▼

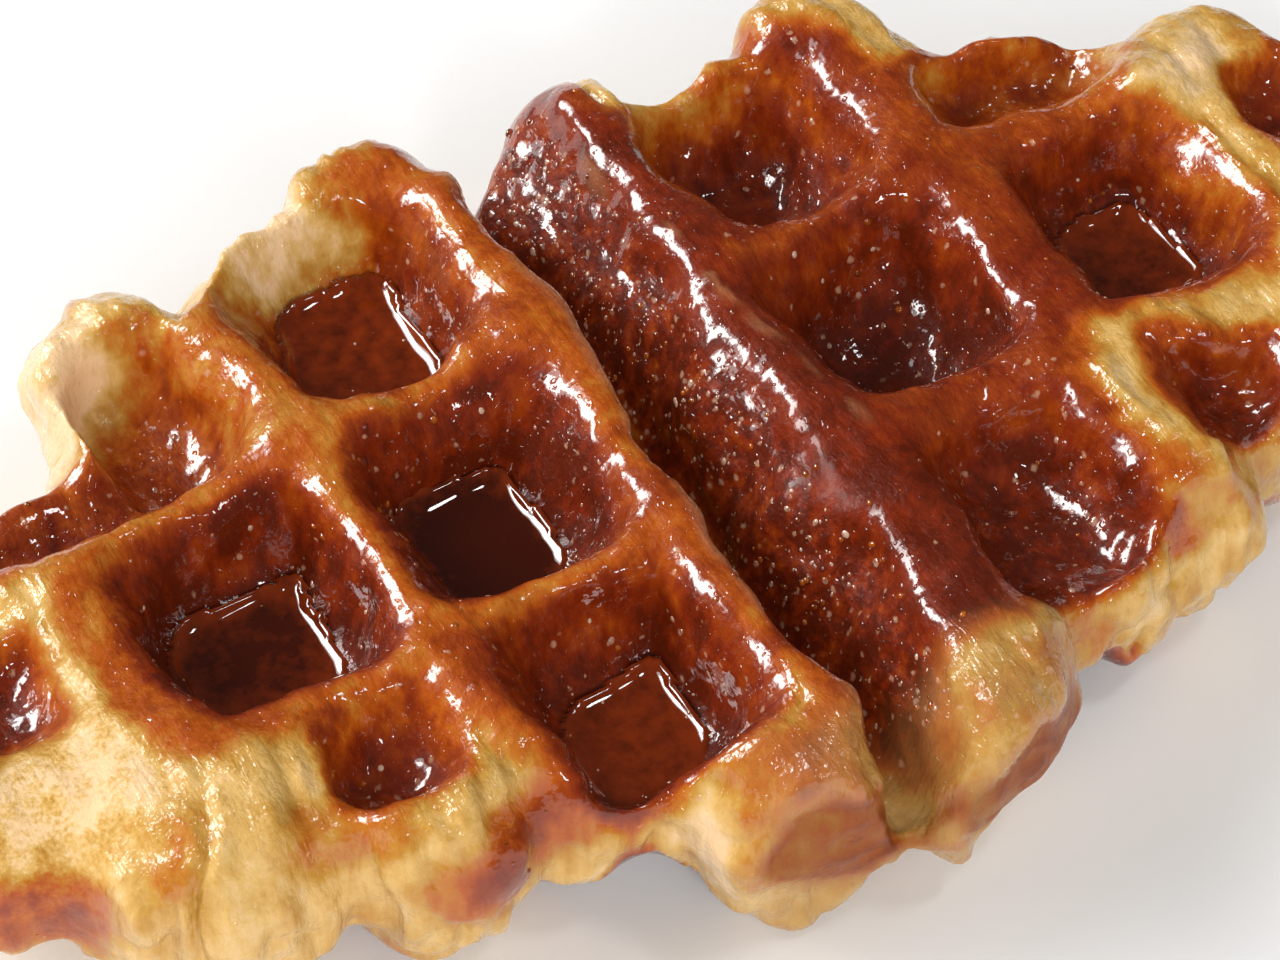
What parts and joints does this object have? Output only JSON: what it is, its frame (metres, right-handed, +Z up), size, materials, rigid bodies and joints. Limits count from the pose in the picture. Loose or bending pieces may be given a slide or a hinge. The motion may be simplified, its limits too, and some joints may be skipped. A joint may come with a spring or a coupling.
{
  "type": "croffle",
  "caption": "Glazed croffle: a croissant roll pressed in a deep-grid waffle iron, long and tapered, with square pockets and a deep seam across its middle.",
  "frame": {"origin": "middle of the footprint, on the surface that the croffle rests on", "axes": "+X along the roll, towards the right in the picture; +Y across it, away from the two pale roll ends; +Z up"},
  "size_m": [0.1496, 0.0832, 0.0226],
  "materials": {
    "glazed pastry": "flaky baked dough, caramel brown and glossy with clear sugar glaze on top and in the pockets, pale golden and satin at the puffed sides"
  },
  "bodies": {
    "root": {"croffle": "glazed pastry"}
  },
  "joints": []
}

▲

REQUEST>
Repeat the data above exactly.

FULL ANSWER>
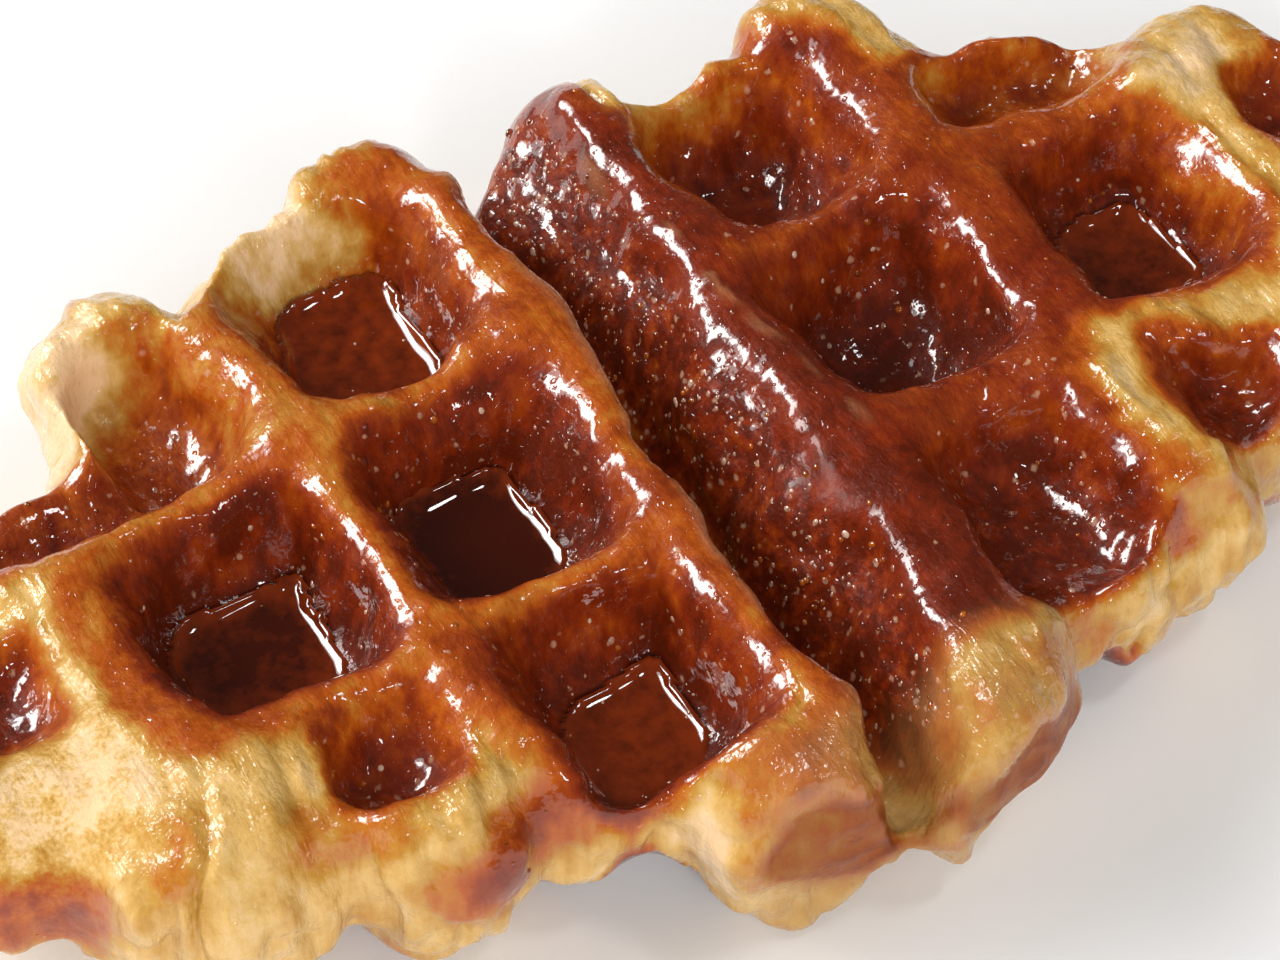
What parts and joints does this object have? Output only JSON: what it is, its frame (metres, right-handed, +Z up), size, materials, rigid bodies and joints. Limits count from the pose in the picture. Loose or bending pieces may be given a slide or a hinge. The motion may be simplified, its limits too, and some joints may be skipped. A joint may come with a spring or a coupling.
{
  "type": "croffle",
  "caption": "Glazed croffle: a croissant roll pressed in a deep-grid waffle iron, long and tapered, with square pockets and a deep seam across its middle.",
  "frame": {"origin": "middle of the footprint, on the surface that the croffle rests on", "axes": "+X along the roll, towards the right in the picture; +Y across it, away from the two pale roll ends; +Z up"},
  "size_m": [0.1496, 0.0832, 0.0226],
  "materials": {
    "glazed pastry": "flaky baked dough, caramel brown and glossy with clear sugar glaze on top and in the pockets, pale golden and satin at the puffed sides"
  },
  "bodies": {
    "root": {"croffle": "glazed pastry"}
  },
  "joints": []
}